By Rob Horning
Charles Duhigg’s article in the New York Times Magazine and this excerpt from Joseph Turow’s book at the Atlantic make for good companion reading. Both are about the rise of data mining for marketing purposes — the efforts to assign consumers a profile that will then determine their status in various retail spheres and what sort of deals they will be offered and ads they will see and what sort of service they will be offered and so on. Both give a sense of how our ingrained commitment to the values of consumerism then opens us to being further programmed in our habitual choices: consumerism is the maze in which retailers can hide the chocolate in the form of various goods. And scientists and statisticians are only too happy to treat us like lab rats we’ve become.

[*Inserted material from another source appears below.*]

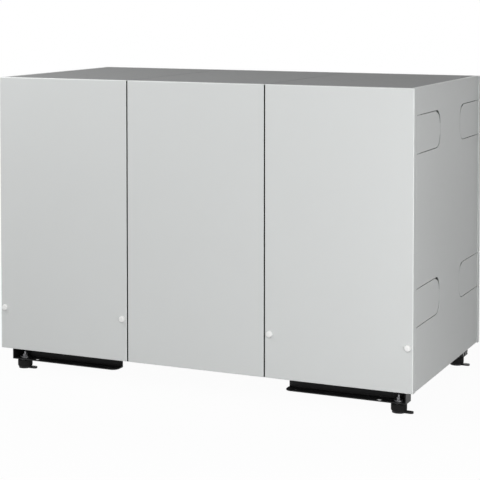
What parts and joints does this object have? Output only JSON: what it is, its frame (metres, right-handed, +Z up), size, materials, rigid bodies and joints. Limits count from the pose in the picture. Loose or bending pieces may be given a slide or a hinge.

Duhigg’s article focuses mainly on Target’s efforts to figure out which customers are about to go through a major life change (like pregnancy) so that it can take advantage of their flux and vulnerability to change their shopping habits.
Consumers going through major life events often don’t notice, or care, that their shopping habits have shifted, but retailers notice, and they care quite a bit. At those unique moments, Andreasen wrote, customers are “vulnerable to intervention by marketers.” In other words, a precisely timed advertisement, sent to a recent divorcee or new homebuyer, can change someone’s shopping patterns for years.
Apparently humans’ habits are hard to alter unless they are thrown into a kind of emotional state of shock by impending situations. For the time being, companies like Target are content to sift through our data trails to figure out who among us are entering into chaotic periods (and the process for this involves all sorts of cross-referencing of data from pools most of haven’t ever thought it was possible to combine — the focus of Turow’s book). Perhaps the technology to instigate such chaos in people’s lives on an individual by individual basis is waiting in the wings.